Wednesday Words
To Go Where Your VisionPoints, a few inspiration points for you and your business.
The practical success of an idea, irrespective of its inherent merit, is dependent on the attitude of the contemporaries. If timely it is quickly adopted; if not, it is apt to fare like a sprout lured out of the ground by warm sunshine, only to be injured and retarded in its growth by the succeeding frost.
—Nikola Tesla
Though Tesla probably meant to be a pessimist (as was usual for him) when he said this, there’s a lot of truth in what he says. Following on yesterday’s post, could an optimist make use of Tesla’s “suggestion” to grow their business with less head-banging frustration?
Check that there’s a real market (or a positive “attitude”) for your product or service among your contemporaries early in the process.
If you’ve got a timely idea, you’ve got a heck of a head start—
So worry less about perfecting the concept, more about getting it to market in a timely manner.
It’s not easy, but it is possible, and hey, it’s worth preventing that nasty frostbite for your growing business.
Grow and be well,
Kelly Erickson












3 February 2010, 12:36 pm
Brilliant thinking. My understanding of business has changed a lot recently. It is not about just doing something that you love… it’s about offering a service or product that people really want. If the two can match, you’ve got an ideal setup. But one without the other is a formula for frostbite.
Todd Smith´s latest blog… I Like Old Cars – They’re Awefully Photogenic!
3 February 2010, 1:28 pm
Perhaps it was a shot at Edison. Wasn’t Tesla the one who invented AC, and built up Niagara Falls? Whereas Edison tried to build his company on DC, which was much more dangerous and could only be transported a few miles (?) so that the power plant essentially had to be just a few blocks away instead, say, in Niagara Falls.
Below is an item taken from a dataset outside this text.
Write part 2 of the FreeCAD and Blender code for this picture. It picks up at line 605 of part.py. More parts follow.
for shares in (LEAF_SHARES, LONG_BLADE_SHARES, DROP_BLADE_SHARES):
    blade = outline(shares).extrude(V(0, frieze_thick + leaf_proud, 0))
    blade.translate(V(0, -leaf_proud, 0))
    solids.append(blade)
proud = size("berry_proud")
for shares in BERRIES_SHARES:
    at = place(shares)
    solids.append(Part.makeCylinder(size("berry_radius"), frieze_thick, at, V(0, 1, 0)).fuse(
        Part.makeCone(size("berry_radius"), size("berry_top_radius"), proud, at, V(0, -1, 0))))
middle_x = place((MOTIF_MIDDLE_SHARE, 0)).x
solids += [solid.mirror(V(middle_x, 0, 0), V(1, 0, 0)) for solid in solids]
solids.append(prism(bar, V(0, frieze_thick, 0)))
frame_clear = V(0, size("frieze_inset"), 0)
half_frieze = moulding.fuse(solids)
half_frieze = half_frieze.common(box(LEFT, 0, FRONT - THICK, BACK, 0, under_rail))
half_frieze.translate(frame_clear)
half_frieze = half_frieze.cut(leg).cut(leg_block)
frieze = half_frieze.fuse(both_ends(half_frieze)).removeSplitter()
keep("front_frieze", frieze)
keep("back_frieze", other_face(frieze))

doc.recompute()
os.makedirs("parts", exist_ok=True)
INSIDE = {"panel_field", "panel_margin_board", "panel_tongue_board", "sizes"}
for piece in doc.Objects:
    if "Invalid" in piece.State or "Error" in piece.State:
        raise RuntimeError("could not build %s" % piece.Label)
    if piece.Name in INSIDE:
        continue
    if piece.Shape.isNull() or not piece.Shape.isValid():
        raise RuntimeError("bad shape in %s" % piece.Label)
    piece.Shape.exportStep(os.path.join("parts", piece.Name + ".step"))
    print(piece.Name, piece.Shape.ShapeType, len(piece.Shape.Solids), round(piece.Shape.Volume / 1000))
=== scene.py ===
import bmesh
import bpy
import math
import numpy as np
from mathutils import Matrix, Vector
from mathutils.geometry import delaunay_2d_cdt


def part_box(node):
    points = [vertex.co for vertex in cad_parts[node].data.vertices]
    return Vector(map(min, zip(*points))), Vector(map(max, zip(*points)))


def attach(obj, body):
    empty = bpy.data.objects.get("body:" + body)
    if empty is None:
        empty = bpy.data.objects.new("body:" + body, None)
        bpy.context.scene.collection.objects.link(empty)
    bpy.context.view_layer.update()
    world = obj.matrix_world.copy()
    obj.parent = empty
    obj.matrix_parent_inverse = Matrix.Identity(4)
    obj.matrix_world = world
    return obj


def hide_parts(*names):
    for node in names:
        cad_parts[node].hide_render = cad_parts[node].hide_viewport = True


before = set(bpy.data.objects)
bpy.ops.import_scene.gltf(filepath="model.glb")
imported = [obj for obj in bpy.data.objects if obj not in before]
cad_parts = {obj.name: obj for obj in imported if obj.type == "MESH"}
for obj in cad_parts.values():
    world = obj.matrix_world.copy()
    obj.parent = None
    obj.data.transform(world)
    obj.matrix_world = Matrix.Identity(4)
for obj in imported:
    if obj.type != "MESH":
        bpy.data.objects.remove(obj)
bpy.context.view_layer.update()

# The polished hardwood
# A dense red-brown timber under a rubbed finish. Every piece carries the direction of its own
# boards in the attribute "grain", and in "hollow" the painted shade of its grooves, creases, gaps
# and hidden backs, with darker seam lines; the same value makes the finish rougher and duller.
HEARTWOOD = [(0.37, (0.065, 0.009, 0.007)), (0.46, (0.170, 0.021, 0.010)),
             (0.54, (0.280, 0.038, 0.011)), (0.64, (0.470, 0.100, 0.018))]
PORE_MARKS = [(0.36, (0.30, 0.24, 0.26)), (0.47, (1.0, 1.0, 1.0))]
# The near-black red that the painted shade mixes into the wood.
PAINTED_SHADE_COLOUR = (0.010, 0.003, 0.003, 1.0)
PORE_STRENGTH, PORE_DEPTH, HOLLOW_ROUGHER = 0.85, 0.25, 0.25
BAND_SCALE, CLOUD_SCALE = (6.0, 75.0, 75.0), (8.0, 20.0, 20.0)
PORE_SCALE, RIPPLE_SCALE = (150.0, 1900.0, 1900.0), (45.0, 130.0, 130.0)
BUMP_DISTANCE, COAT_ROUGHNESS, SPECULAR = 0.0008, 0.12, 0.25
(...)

I don’t remember all the details, but I believe they went head-to-head with the practical aspects of generating electricity for a while there, and Tesla won. (Though Edison is still the guy most people remember, despite the frostbite… There’s got to be a secondary message in their somewhere!)
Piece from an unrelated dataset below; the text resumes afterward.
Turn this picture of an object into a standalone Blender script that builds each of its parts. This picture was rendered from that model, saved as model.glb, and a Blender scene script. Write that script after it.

Kind of like the adage that ideas are a dime a dozen; it’s what you make of those ideas (i.e. bring it to market) that counts.
~Graham
3 February 2010, 9:38 pm
Todd,
‘Fraid so. Everything else comes so much easier if those elements are in place in the beginning… but putting them in place is only part skill, and part luck. So speed-to-fail, and then retool, can be pretty useful as well.
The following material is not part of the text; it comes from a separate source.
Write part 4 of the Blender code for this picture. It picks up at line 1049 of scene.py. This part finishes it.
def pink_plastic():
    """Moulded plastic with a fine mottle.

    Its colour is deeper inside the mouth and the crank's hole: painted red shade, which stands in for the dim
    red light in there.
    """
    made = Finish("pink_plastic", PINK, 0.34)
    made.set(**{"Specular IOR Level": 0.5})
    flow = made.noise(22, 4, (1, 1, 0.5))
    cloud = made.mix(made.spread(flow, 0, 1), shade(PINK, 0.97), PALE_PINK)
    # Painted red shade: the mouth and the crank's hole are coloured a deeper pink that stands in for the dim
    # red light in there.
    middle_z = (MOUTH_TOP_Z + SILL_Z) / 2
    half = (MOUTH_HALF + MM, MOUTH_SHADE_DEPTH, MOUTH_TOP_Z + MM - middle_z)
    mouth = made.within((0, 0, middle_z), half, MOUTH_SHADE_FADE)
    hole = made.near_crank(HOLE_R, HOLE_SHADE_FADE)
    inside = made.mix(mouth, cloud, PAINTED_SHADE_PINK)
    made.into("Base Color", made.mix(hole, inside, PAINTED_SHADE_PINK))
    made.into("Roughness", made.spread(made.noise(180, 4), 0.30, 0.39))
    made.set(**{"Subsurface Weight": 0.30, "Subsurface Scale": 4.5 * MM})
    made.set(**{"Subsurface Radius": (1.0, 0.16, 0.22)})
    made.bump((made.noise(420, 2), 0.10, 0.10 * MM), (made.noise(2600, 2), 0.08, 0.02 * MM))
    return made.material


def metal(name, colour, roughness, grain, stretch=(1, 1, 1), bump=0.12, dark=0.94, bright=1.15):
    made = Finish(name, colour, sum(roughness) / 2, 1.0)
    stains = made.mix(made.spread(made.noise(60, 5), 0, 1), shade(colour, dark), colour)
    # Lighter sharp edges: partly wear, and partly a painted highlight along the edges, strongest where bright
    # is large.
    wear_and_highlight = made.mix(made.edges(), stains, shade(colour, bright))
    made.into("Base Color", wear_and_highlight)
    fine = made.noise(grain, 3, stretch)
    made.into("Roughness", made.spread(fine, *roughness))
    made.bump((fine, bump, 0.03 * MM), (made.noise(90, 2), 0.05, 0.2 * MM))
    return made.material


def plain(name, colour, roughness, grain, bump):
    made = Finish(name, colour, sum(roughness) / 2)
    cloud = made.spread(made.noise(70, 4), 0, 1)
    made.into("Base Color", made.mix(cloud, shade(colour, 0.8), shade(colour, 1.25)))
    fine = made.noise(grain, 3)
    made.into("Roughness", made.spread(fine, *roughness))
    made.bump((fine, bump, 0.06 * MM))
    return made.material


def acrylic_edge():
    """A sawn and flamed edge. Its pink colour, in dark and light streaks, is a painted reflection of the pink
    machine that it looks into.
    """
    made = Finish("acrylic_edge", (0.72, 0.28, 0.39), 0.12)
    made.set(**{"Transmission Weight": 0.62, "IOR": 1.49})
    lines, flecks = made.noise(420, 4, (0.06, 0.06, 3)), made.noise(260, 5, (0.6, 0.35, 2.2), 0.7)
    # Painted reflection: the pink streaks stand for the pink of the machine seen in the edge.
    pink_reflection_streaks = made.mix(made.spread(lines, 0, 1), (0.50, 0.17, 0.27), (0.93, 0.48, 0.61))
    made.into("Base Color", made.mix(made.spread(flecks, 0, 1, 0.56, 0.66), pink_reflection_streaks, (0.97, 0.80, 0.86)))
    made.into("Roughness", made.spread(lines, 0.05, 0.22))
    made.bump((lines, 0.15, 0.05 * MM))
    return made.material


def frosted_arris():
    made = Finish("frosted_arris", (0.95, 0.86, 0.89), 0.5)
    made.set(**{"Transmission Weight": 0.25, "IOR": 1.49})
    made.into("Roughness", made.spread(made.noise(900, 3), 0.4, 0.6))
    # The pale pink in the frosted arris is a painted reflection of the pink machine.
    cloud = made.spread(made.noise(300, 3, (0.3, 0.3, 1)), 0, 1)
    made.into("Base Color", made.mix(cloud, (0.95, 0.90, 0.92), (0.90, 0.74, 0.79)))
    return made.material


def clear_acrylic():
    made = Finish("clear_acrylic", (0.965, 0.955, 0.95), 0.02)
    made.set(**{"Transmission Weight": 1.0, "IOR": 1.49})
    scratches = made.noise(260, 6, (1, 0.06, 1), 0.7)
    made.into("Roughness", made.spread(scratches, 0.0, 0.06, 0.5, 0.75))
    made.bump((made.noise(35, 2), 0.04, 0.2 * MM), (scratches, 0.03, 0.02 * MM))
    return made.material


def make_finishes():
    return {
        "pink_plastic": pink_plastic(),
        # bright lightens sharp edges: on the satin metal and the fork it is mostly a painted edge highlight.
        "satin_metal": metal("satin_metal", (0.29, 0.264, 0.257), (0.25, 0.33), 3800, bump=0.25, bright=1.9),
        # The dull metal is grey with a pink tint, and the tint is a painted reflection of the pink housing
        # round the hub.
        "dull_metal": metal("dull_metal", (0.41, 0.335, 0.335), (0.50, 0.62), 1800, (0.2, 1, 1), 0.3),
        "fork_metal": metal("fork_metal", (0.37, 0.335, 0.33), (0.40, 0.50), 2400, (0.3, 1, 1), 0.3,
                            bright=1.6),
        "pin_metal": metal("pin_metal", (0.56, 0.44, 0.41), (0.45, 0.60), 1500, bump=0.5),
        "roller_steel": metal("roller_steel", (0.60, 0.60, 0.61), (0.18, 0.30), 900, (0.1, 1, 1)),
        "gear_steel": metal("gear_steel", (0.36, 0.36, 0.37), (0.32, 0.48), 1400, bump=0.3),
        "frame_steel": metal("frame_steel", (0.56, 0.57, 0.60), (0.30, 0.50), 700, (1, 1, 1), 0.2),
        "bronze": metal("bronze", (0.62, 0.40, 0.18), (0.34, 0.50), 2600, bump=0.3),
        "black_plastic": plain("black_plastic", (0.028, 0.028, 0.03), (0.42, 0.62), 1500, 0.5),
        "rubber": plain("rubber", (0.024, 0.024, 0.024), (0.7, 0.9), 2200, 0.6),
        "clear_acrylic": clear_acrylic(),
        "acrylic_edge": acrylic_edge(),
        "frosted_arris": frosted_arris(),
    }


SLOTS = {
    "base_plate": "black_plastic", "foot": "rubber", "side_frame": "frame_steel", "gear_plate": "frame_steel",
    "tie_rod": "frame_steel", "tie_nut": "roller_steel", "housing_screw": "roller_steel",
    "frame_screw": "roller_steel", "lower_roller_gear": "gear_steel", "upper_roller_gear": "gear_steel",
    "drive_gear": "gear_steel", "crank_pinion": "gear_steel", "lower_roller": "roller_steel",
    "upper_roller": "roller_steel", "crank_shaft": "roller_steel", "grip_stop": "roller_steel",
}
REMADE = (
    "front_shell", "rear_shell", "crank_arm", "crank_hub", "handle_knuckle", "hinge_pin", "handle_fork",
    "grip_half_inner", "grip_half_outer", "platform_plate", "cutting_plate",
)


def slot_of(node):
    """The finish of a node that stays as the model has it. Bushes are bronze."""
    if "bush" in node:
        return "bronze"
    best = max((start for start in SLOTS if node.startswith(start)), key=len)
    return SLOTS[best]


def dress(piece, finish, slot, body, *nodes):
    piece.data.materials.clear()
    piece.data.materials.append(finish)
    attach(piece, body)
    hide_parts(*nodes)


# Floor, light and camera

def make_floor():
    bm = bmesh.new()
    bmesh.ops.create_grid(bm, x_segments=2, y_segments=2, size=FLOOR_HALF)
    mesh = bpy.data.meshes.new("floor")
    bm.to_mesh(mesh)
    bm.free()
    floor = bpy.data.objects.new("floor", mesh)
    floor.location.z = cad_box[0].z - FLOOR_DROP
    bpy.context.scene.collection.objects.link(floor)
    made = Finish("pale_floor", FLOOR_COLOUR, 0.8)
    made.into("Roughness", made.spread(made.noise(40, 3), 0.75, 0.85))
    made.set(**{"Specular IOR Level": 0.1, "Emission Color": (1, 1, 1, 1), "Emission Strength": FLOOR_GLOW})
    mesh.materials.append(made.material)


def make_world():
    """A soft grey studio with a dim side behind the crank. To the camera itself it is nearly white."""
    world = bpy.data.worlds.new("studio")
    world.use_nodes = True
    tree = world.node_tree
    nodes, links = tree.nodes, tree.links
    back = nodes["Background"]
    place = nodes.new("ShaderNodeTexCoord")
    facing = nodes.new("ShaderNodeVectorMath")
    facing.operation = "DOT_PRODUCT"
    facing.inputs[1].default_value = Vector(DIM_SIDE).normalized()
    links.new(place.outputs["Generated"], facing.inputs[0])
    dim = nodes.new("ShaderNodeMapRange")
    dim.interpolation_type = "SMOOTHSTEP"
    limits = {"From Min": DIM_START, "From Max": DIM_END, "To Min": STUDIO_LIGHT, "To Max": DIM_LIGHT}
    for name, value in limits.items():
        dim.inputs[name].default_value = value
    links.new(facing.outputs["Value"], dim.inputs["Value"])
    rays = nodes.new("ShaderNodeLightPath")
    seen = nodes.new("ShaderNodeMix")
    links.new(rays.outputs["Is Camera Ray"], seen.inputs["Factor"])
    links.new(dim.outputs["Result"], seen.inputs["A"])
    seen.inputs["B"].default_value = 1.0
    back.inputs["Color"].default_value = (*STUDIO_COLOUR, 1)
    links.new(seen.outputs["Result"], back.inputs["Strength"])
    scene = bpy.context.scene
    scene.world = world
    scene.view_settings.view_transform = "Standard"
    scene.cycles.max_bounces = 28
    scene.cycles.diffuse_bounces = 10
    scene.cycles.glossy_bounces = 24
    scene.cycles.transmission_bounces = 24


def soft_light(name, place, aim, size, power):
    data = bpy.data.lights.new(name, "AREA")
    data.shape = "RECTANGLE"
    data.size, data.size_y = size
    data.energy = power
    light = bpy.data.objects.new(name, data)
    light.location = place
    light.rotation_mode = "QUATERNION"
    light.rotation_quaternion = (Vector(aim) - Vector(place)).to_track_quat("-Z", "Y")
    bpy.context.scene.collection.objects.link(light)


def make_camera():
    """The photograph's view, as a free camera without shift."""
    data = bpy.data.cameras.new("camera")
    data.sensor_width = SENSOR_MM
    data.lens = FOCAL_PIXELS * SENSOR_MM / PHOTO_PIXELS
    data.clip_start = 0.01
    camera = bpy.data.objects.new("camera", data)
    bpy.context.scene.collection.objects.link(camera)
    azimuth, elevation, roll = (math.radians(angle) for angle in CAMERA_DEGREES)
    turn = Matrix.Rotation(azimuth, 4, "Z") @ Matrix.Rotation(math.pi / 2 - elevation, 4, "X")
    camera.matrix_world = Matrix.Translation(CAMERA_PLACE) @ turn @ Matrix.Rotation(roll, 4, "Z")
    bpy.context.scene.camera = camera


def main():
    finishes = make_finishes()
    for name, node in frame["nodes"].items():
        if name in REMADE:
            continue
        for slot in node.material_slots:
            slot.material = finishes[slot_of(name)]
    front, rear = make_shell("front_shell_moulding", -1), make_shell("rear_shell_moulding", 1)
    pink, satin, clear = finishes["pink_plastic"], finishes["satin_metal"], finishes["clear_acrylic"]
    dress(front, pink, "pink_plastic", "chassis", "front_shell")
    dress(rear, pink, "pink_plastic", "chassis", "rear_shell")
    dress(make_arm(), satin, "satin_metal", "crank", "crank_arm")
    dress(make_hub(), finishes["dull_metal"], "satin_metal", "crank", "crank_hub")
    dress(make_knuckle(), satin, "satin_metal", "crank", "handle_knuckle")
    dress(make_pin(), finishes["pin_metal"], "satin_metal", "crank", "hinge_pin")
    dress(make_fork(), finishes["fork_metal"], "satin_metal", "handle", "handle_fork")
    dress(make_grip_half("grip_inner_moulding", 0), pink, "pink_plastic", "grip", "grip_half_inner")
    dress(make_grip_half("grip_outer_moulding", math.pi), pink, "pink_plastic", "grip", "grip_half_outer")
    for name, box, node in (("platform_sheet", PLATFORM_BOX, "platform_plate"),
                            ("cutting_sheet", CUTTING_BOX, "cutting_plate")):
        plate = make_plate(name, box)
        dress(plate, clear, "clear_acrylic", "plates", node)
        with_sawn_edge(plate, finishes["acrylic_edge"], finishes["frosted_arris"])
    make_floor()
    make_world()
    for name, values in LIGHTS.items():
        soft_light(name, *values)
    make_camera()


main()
Tesla was a nut, but man, he was a brilliant nut. So many things he said cut right to the core of success and failure like this one.
Graham,
Yep. Practically everything the guy said after they split (he originally worked for Edison) was a shot at Edison. Some are only mildly troubled like this one but some are so bitter they’re almost funny.
He also invented the radio, and fought in the courts to be recognized instead of Marconi for years. (It was settled in his favor, but not until after his death.)
What strikes me about this quotation is that I’m sure he didn’t see the positive message in it—as you say, it’s what you make of the ideas. There’s a lot of motivation in recognizing that—and so many things he said are very motivating in just this way. But—not for him. Sad, really.
He could have made more things happen, but he was always consumed by looking at the dark side, that ideas are a dime a dozen and that it is not, in real life, always the cream that rises to the top. So what? Life is not fair. I prefer to look for how to turn wisdom like this to good advantage.